In a carnival game, a rectangular board is set up with red circles 1 inch in diameter painted on it in a grid. The centers of the circles are 3 inches apart and the centers of the outer rows of circles are 1.5 inches from the closest edge of the board. A player tosses a dime on the board. If the dime lies entirely within a red circle, the player wins a prize worth $5, but if any part of the dime lies outside the circle the player loses. Suppose the probability the dime falls off the board is .1 and the diameter of a dime is 11/16 inches. What is the expected value of the game to a person playing the game? Assume the player does not get his dime back even if he wins a prize.


The Attempt at a Solution



I'm really struggling with this problem. I think I need to do $5*P(dime completely lands in a red circle)-.1*P(dime misses a circle or falls off the board), but have no idea where to go from there.

Since the dime is gone under any outcome, just forget it and subtract it at the end of your computation. So, there are only two relevant events and outcomes: W = win, with gain $5 and L = lose, with gain $0.

You need to compute the expected gain, so you need to figure our P(W). Where must the center of the dime fall in order that W occur? Assuming that the center of the dime falls uniformly over the board (given that it falls on the board at all), how can you get P(W)?
 
Since the dime is gone under any outcome, just forget it and subtract it at the end of your computation. So, there are only two relevant events and outcomes: W = win, with gain $5 and L = lose, with gain $0.

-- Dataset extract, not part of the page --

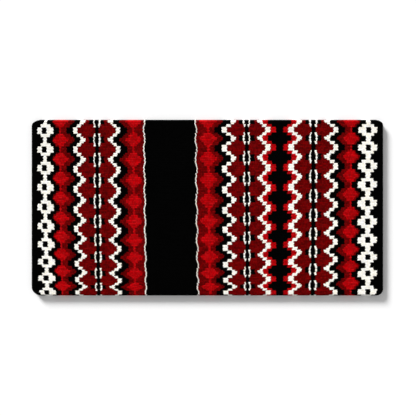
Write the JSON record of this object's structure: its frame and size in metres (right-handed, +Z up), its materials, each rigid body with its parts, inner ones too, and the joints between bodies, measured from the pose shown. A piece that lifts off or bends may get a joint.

You need to compute the expected gain, so you need to figure our P(W). Where must the center of the dime fall in order that W occur? Assuming that the center of the dime falls uniformly over the board (given that it falls on the board at all), how can you get P(W)?

I think the center of the dime has to land within 5/16 inches of the center of the circle. What I can't figure out is how to find the probability when you don't know how many circles are the board. Also, how do you know it's uniformly distributed?
 
brickwalsh said:
I think the center of the dime has to land within 5/16 inches of the center of the circle. What I can't figure out is how to find the probability when you don't know how many circles are the board. Also, how do you know it's uniformly distributed?

I don't know that the dime falls uniformly; I said "assuming...". If you don't like the uniformity assumption---and, truly I do not like it myself---you need to make some other assumptions about the form of the distribution. (I have seen similar models discussed in textbooks, using a bivariate normal distribution for the position of the center of the dime. Of course, you would need a mean vector and a variance-covariance matrix to specify the distribution, and the answer would be obtainable only through multivariate numerical integration.)

That aside, the question is whether the value you get for P(W) will depend on the size of the board. Will it be different for a very small board having, say, 4 circles, vs. a very large board having millions of circles? Look carefully at the problem before deciding.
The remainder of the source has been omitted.